I believe that if America does not lead, others will—others who do not share our interests and our values—and the world will grow darker, for our friends and for us. America's security and the cause of freedom cannot afford four more years like the last four years. I am running for President because I believe the leader of the free world has a duty, to our citizens, and to our friends everywhere, to use America's great influence—wisely, with solemnity and without false pride, but also firmly and actively—to shape events in ways that secure our interests, further our values, prevent conflict, and make the world better—not perfect, but better.
Our friends and allies across the globe do not want less American leadership. They want more—more of our moral support, more of our security cooperation, more of our trade, and more of our assistance in building free societies and thriving economies. So many people across the world still look to America as the best hope of humankind. So many people still have faith in America.

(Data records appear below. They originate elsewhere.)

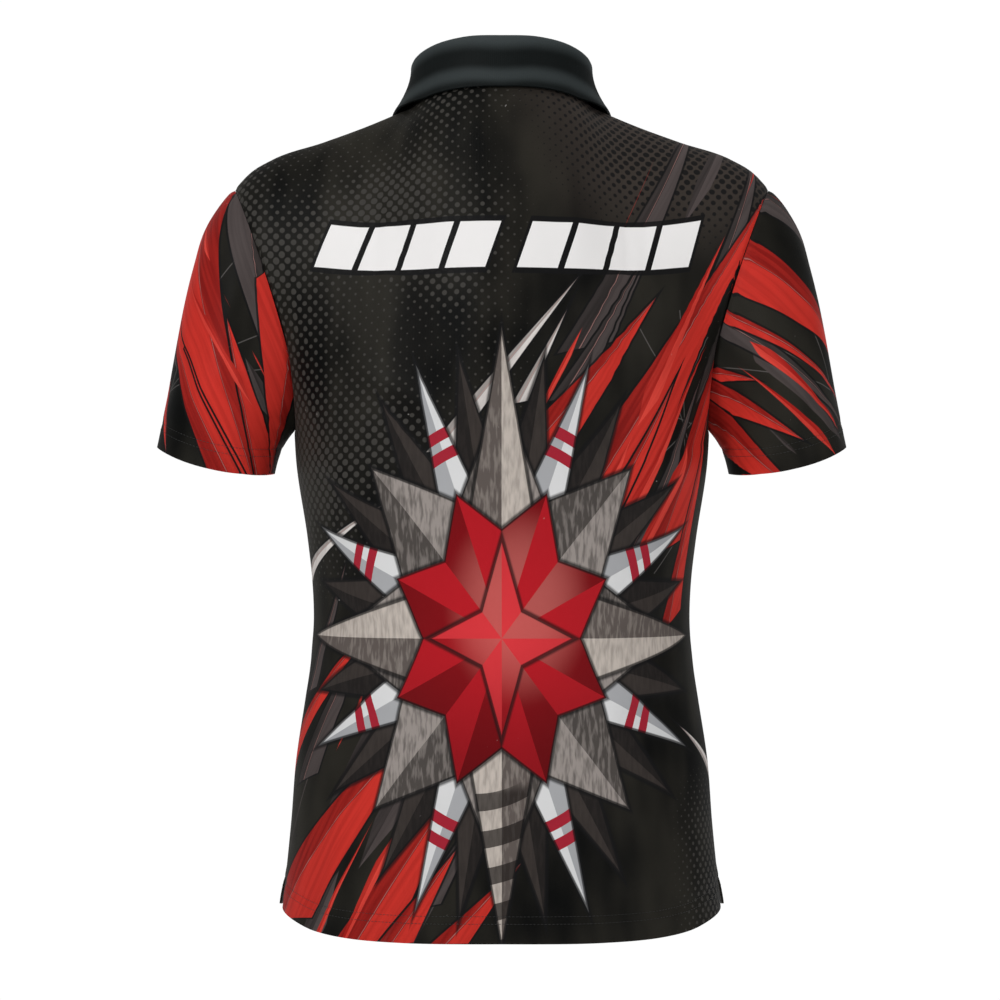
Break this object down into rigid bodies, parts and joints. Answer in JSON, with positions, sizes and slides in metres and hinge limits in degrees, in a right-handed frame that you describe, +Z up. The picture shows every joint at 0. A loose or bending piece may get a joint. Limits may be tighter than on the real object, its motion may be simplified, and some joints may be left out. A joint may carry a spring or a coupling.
{
  "type": "bowling shirt",
  "caption": "Short-sleeved, fitted bowling shirt with a fold-over collar, a button placket and side vents, filled out as when worn.",
  "frame": {"origin": "midway between the two neck ends of the shoulder seams, where the shirt is carried", "axes": "+Z up, +Y out of the back, -Y out of the front, +X to the wearer's left"},
  "size_m": [0.585, 0.266, 0.7449],
  "materials": {
    "cloth": "matte printed polyester knit",
    "collar": "matte polyester rib knit",
    "button": "satin polyester resin"
  },
  "bodies": {
    "root": {"back": "cloth", "front": "cloth", "sleeve_left": "cloth", "sleeve_right": "cloth", "collar": "collar", "placket_top": "cloth", "placket_under": "cloth", "button_1": "button", "button_2": "button", "button_3": "button"}
  },
  "joints": []
}
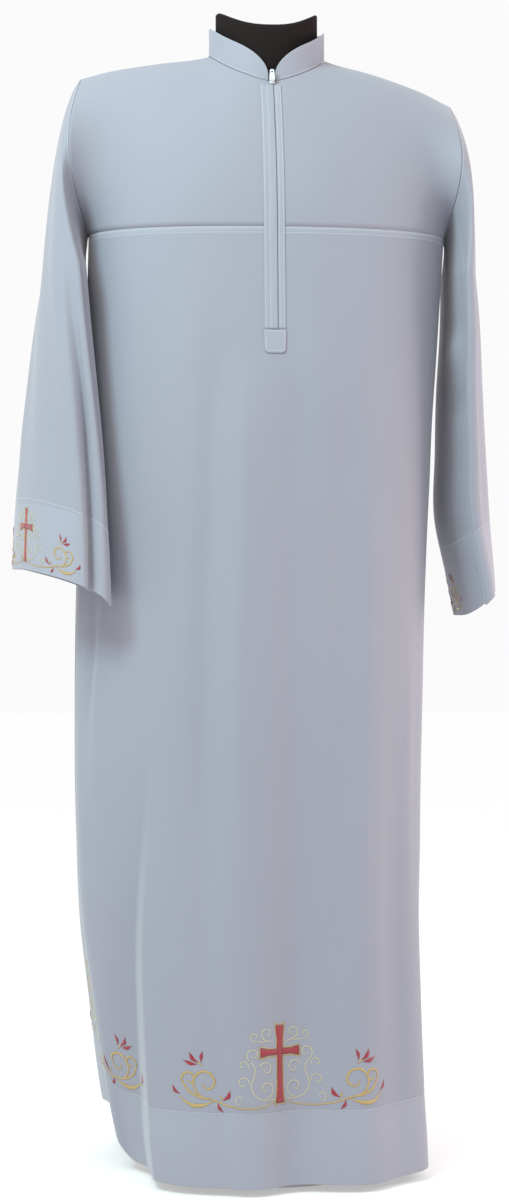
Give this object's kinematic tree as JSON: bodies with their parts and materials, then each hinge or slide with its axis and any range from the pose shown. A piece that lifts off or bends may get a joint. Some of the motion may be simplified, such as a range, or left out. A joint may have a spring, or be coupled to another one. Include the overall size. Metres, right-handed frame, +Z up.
{
  "type": "alb on a limbless dress form",
  "caption": "Long white tunic with a stand collar, yoke, fly-covered zip, wide sleeves and deep hems, worn by a dark limbless torso form on a pole and a round foot.",
  "frame": {"origin": "centre of the underside of the stand's foot, on the floor", "axes": "+Z up, the wearer faces -Y, +X to the wearer's left"},
  "size_m": [0.6269, 0.4284, 1.4869],
  "materials": {
    "cloth": "matt plain weave",
    "trim": "matt plain weave, doubled",
    "zip_tape": "woven tape",
    "zip_metal": "white enamel",
    "form": "matt, jersey covered",
    "stand": "brushed"
  },
  "bodies": {
    "alb_on_form": {"front": "cloth", "back": "cloth", "yoke_front_right": "cloth", "yoke_front_left": "cloth", "yoke_back": "cloth", "sleeve_right": "cloth", "sleeve_left": "cloth", "collar": "trim", "placket_fly": "trim", "placket_strip": "trim", "placket_tab": "trim", "zip_tape": "zip_tape", "zip_slider": "zip_metal", "form": "form", "pole": "stand", "foot": "stand"},
    "pull": {"zip_pull": "zip_metal"}
  },
  "joints": [
    {"name": "zip_pull_flip", "type": "hinge", "parent": "alb_on_form", "child": "pull", "pos_m": [0, -0.07848, 1.3878], "axis": [1, 0, 0], "range_deg": [0, 160]}
  ]
}
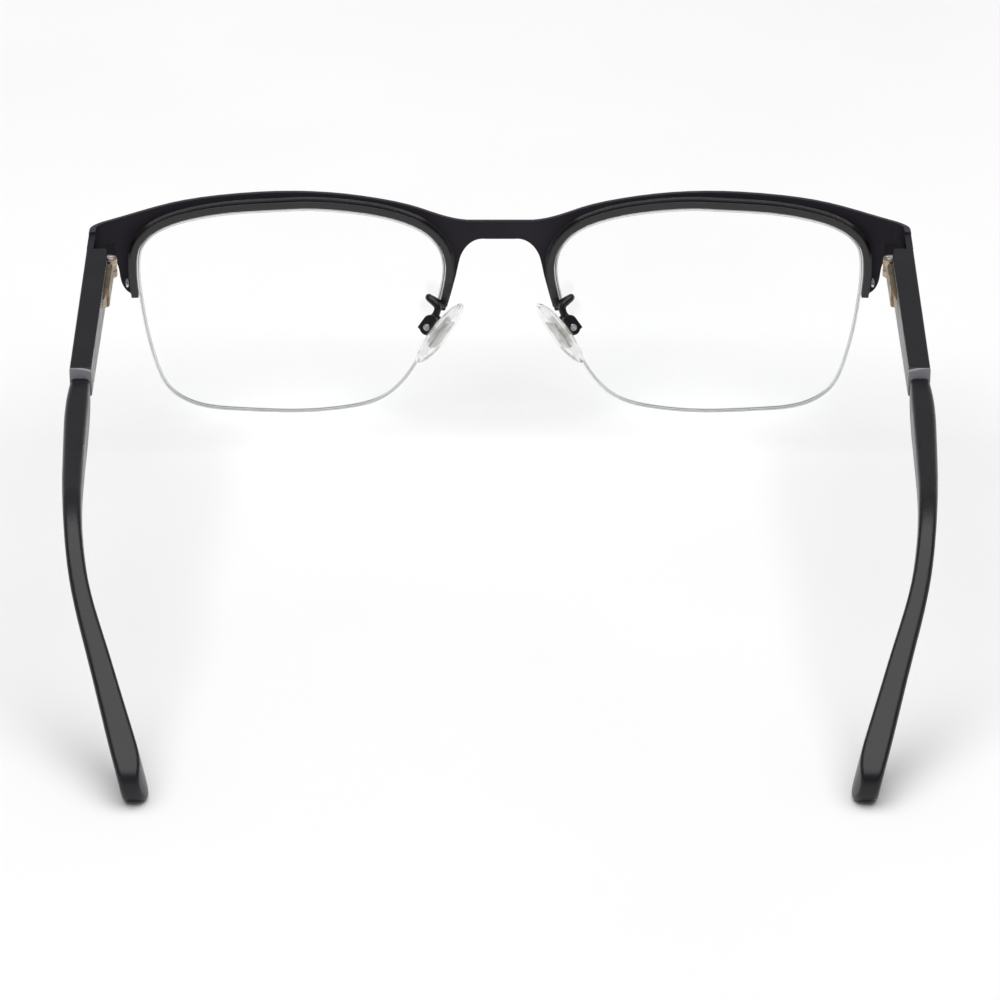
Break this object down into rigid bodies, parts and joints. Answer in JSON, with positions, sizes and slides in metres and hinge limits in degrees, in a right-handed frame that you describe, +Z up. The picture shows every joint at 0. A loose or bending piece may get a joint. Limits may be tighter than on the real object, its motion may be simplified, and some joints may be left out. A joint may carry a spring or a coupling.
{
  "type": "half rim eyeglasses",
  "caption": "Semi-rimless spectacles: flat metal brow bar with half-rims, nylon-held clear lenses, adjustable nose pads and sprung, folding flat temples with curved ear pieces.",
  "frame": {"origin": "middle of the footprint, on the floor the lens bottoms and temple tips stand on", "axes": "+Z up, -Y the way the lenses face, +Y towards the temple tips, +X the wearer's left"},
  "size_m": [0.1422, 0.1541, 0.0396],
  "materials": {
    "brow_plate": "satin near-black coating",
    "rim": "glossy black coating",
    "rim_liner": "clear nylon bead",
    "lens": "clear resin lens, polished faces, ground groove",
    "lens_cord": "clear nylon line",
    "pad_arm": "glossy black coating on wire",
    "screw": "bright slotted screw",
    "hinge": "bare champagne-coloured nickel silver",
    "inner_metal": "bare steel",
    "temple_arm": "satin near-black moulding",
    "temple_tip": "satin near-black ear piece",
    "nose_pad": "clear soft silicone",
    "pad_core": "bright stamped insert"
  },
  "bodies": {
    "front": {"brow_plate": "brow_plate", "left_rim": "rim", "left_rim_liner": "rim_liner", "left_lens": "lens", "left_lens_cord": "lens_cord", "left_pad_arm": "pad_arm", "left_pad_box": "pad_arm", "left_pad_screw": "screw", "left_hinge_leaf": "hinge", "left_hinge_screw": "screw", "right_rim": "rim", "right_rim_liner": "rim_liner", "right_lens": "lens", "right_lens_cord": "lens_cord", "right_pad_arm": "pad_arm", "right_pad_box": "pad_arm", "right_pad_screw": "screw", "right_hinge_leaf": "hinge", "right_hinge_screw": "screw"},
    "left_slider": {"left_hinge_slider": "hinge", "left_slider_nut": "inner_metal", "left_flex_spring": "inner_metal"},
    "left_temple": {"left_temple_arm": "temple_arm", "left_temple_tip": "temple_tip", "left_core_wire": "inner_metal", "left_hinge_housing": "hinge", "left_housing_bush": "inner_metal"},
    "left_pad": {"left_nose_pad": "nose_pad", "left_pad_core": "pad_core"},
    "right_slider": {"right_hinge_slider": "hinge", "right_slider_nut": "inner_metal", "right_flex_spring": "inner_metal"},
    "right_temple": {"right_temple_arm": "temple_arm", "right_temple_tip": "temple_tip", "right_core_wire": "inner_metal", "right_hinge_housing": "hinge", "right_housing_bush": "inner_metal"},
    "right_pad": {"right_nose_pad": "nose_pad", "right_pad_core": "pad_core"}
  },
  "joints": [
    {"name": "left_fold", "type": "hinge", "parent": "front", "child": "left_slider", "pos_m": [0.0671, -0.0584, 0.0325], "axis": [0, 0.0349, 0.9994], "range_deg": [0, 81]},
    {"name": "left_flex", "type": "slide", "parent": "left_slider", "child": "left_temple", "axis": [0, 0.9994, -0.0349], "range_m": [0, 0.0012], "stiffness_N_per_m": 800, "springref_m": -0.003, "deforming": ["left_flex_spring"]},
    {"name": "left_pad_rock", "type": "hinge", "parent": "front", "child": "left_pad", "pos_m": [0.0123, -0.06702, 0.01748], "axis": [0.3962, 0.862, 0.3163], "range_deg": [-12, 12]},
    {"name": "right_fold", "type": "hinge", "parent": "front", "child": "right_slider", "pos_m": [-0.0671, -0.0584, 0.0325], "axis": [0, -0.0349, -0.9994], "range_deg": [0, 88]},
    {"name": "right_flex", "type": "slide", "parent": "right_slider", "child": "right_temple", "axis": [0, 0.9994, -0.0349], "range_m": [0, 0.0012], "stiffness_N_per_m": 800, "springref_m": -0.003, "deforming": ["right_flex_spring"]},
    {"name": "right_pad_rock", "type": "hinge", "parent": "front", "child": "right_pad", "pos_m": [-0.0123, -0.06702, 0.01748], "axis": [0.3962, -0.862, -0.3163], "range_deg": [-12, 12]}
  ]
}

We must show them that we still have faith in ourselves—that we have the will and the wisdom to revive our stagnant economy, to roll back our unsustainable debt, to reform our government, to reverse the catastrophic cuts now threatening our national defense, to renew the sources of our great power, and to lead the course of human events.
Sir Winston Churchill once said of George Marshall: "He … always fought victoriously against defeatism, discouragement, and disillusion." That is the role our friends want America to play again. And it is the role we must play.
The 21st century can and must be an American century. It began with terror, war, and economic calamity. It is our duty to steer it onto the path of freedom, peace, and prosperity.
The torch America carries is one of decency and hope. It is not America's torch alone. But it is America's duty – and honor – to hold it high enough that all the world can see its light.
Thank you, God bless you, and God bless the United States of America.